Mario, a Gozitan, the owner operator of the market truck that comes up the hill to our street now comes three times a week, rather than every day as he did during the summer when our neighboring holiday apartments were filled with people from all of Europe. Mario is a tall muscular man in his thirties, not pumped up with gym muscles but strong in the way of a farmer, which he was before buying his truck.

On his family farm Mario grew four kinds of squash, yellow and green melons, lettuce, cucumbers, tomatoes, chicory and parsley. He worked from sunup to sundown all summer. After a family disagreement he left the farm and bought his truck. I asked if driving his truck wasn’t easier than farming. “Yes,” he said, “but I’d rather grow things than sell them.”

Two long honks of the truck’s distinctive horn announces his arrival. In summer this was the signal for crowds to stream out from all the buildings on our street. His truck brings fresh produce, milk, frozen pork chops, bottled water, beer and wine, canned beans and tuna and a dozen kinds of crackers. In summer his cookies, candy and ice cream, drew mobs of giggling kids who after pleading with parents secure their goodies and head downhill to the beach crunching and munching, towels over shoulders, flip-flops flipping and flopping. Now at the sound of the horn only ML and I, a couple of other refugees and one local woman with her daughter, emerge from the stone block buildings of our street.

Mario also brings cat food. We’ve adapted one of the neighborhood semi-wild cats.

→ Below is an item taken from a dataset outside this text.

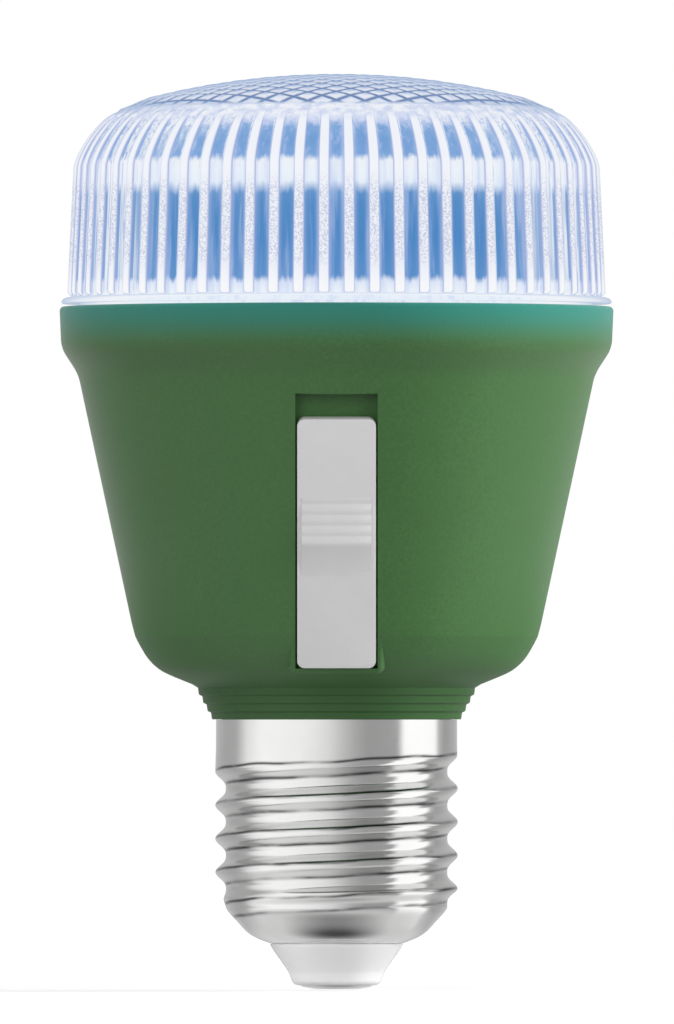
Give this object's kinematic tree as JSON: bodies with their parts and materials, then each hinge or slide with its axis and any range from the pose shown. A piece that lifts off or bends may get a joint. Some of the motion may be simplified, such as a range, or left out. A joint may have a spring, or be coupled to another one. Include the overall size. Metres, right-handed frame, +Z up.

We built a little winter house for her, tucked into the vines that cover the low wall next to the street. We lined its outer stone walls with plastic sheeting and insulated it with cardboard and a rug. She was a pitiful creature when I first saw her, ragged fur, ribs and hip bones sticking out, too spooky to come close. We give her food two or three times a day and protect her from the large cats while she eats. Now she’s put on weight and her coat is glossy. Soon we’ll take her to the cat man, a vet who neuters the local feral cats, and then turns them loose to live their lives as free cats of the village.

David’s truck brought fresh baked baguettes, ciabatta, sliced bread and rolls all summer, but he no longer comes. Fresh bread now requires an excursion to Victoria, where we do most shopping and often stop in at Organika, a tiny boutique with crafts, books and organic food, to say hello to Charlotte, a charming young French woman who owns the shop with her husband. Usually we run into someone we know on the streets and stop for a coffee and to talk and watch the vendors at the market and the passing parade, now much reduced from its summer shoulder to shoulder bustle.

One morning at the market Jeff and Anne introduced us to their son, Simon Cox, who was here for a visit. Jeff, is a slim Welshman with rifleman’s eyes – likely his ancestors were at Agincourt. Anne, his wife, is a pretty blond whose quick wit gives lie to blond jokes. They came to Gozo after a career that took them to many countries, including Oman, which they say is an engaging country with friendly generous people. Their life experience and welcoming ways have endeared them to us.

Simon is an author, Egyptologist and scholar of all things esoteric, man after my own heart. I sat for an hour spellbound by his stories. On that day I moved with the sun, seeking shade under the café umbrella. Yesterday I sat under the same umbrella sheltered from the rain.

The first of November brought three days of gray skies and intermittent rain, the sea boisterous and cobalt, white tipped choppy waves, the boats all at anchor or on buoys or pulled out and in the boatyard. Today the rain stopped and the sun slowly polished the overcast sky into a fine soft pearl dome, then burned it away and washed everything in a warm glow. The light transformed raindrops dripping from the fronds of the date palm in front of our building to liquid diamonds and a sea breeze came up soft and fresh.

Mediterranean autumn foretells cool winter, a time of earth refreshing and life giving rain, the wind now coming from the north, the African Sirocco stilled, its heat a memory and a promise.